Still, the shortages we here about in the states are not very much in evidence for people with some money. A couple of US dollars -- about Z$1.5 billion as of a week ago, so considerably more by now -- buys enough vegetables for a few days, and they're not hard to find. Some things are impossible to get, like wheat flour, cooking oil, and so on.

The money situation is insane. When I arrived, the exchange rate was six hundred million Zimbabwe dollars to one US. Someone in Louise's office exchanges money on the black market, so I gave her $30 to change -- she came back with a stack of bills six inches high, each one worth Z$50 million. We calculated that a single sheet of toilet paper costs at least Z$100,000, but that was a week ago, so the price has probably gone up considerably. The latest innovation is the "Agrobond," some sort of bearer's check in denominations of billions allegedly meant to make things easier for farmers. In reality, word is that the people in charge didn't want news of a billion dollar bill hitting the streets. People hand over huge piles of ten million dollar bills to get rid of them like spare change.

I've only been at work for a couple of days, but so far it's going well. They have me working on several papers at once, all transitional justice projects for various people. Of course, given the current state of affairs it looks like there will be neither transition nor justice in Zimbabwe in the foreseeable future, but it's interesting, educational work. I may have a chance to work on a report to the UN, which would be right up my alley, so I'm trying to sweet talk the right people. Part of my research will come from interviews we'll conduct, so at the moment I'm working on a set of interview questions for police who have been involved in violence or torture -- imagine a telephone survey with questions like "Have you ever raped anyone in custody?" It is, to say the least, surreal.

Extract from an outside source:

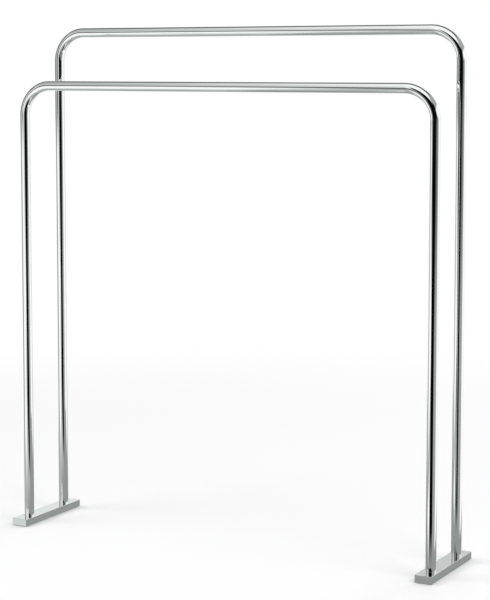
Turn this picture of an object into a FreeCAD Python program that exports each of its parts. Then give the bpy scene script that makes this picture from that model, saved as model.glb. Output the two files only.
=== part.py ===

But apparently they've got hold of a few officers willing to interview anonymously, so maybe it'll produce something valuable. Just to reassure you, I won't be conducting the police interviews myself -- not only am I working illegally, but most of them don't speak English. So don't worry about that.

So in short, the word for the week is "disorienting." I don't know where anything is, or what anything is, or who anyone is, or what to think of anything. But it's hugely fun so far, and very exciting.


On the flight over, we stopped in Dakar to refuel and pick up more passengers: tall, thin, black men in white robes and brimless hats; and a group of fat, red-faced, Afrikaans farmers with triple chins and beady eyes. Louise's father came to pick me up from the airport, where I arrived pretty late at night. He shushed me when I commented upon the five portraits of Robert Mugabe I saw on the way from the gate to the luggage carousel. The ride from the airport to Louise's house went through the industrial district of Harare. The street lights were out because of power cuts, but I could see groups of men sitting by the highway, or walking along with bundles on their heads. Andy said the area was known for smash and grabs, so he ran every red light and swerved around the huge potholes in the road like a maniac. The house is in a compound behind a high wall with an electric gate.


Went to the market today, my first trip outside the compound. The suburbs look almost rural, with trees everywhere and all the houses hidden behind concrete walls, but everywhere there are people along the road, or sitting selling miserably tiny piles of vegetables -- one man was sitting next to a stall with two tomatoes. We went to a fairly well stocked vegetable market, where a woman with an orange head wrap and an infant stared at me fixedly the whole time. Our pile of vegetables and squashes came to 1.4 billion Zimbabwe dollars, or about two American dollars. I can't keep track of the money -- people just say "three" or "four" and you don't know if they mean three hundred million or three billion. The banks won't let you withdraw more than five billion each day, which is woefully inadequate for most things. Louise and I had planned to go out to lunch, but her three billion wasn't enough to cover it, and the man at her office who trades currency on the black market can't get any until tomorrow.

We went looking at possible places to live, which meant going to a couple of different compounds. One, across the road, was owned by a man of eighty or ninety who took about fifteen minutes because he is "racked with arthritis." He told us that was about to go away to visit "a lady friend, a family lady friend of forty years standing, so don't snigger."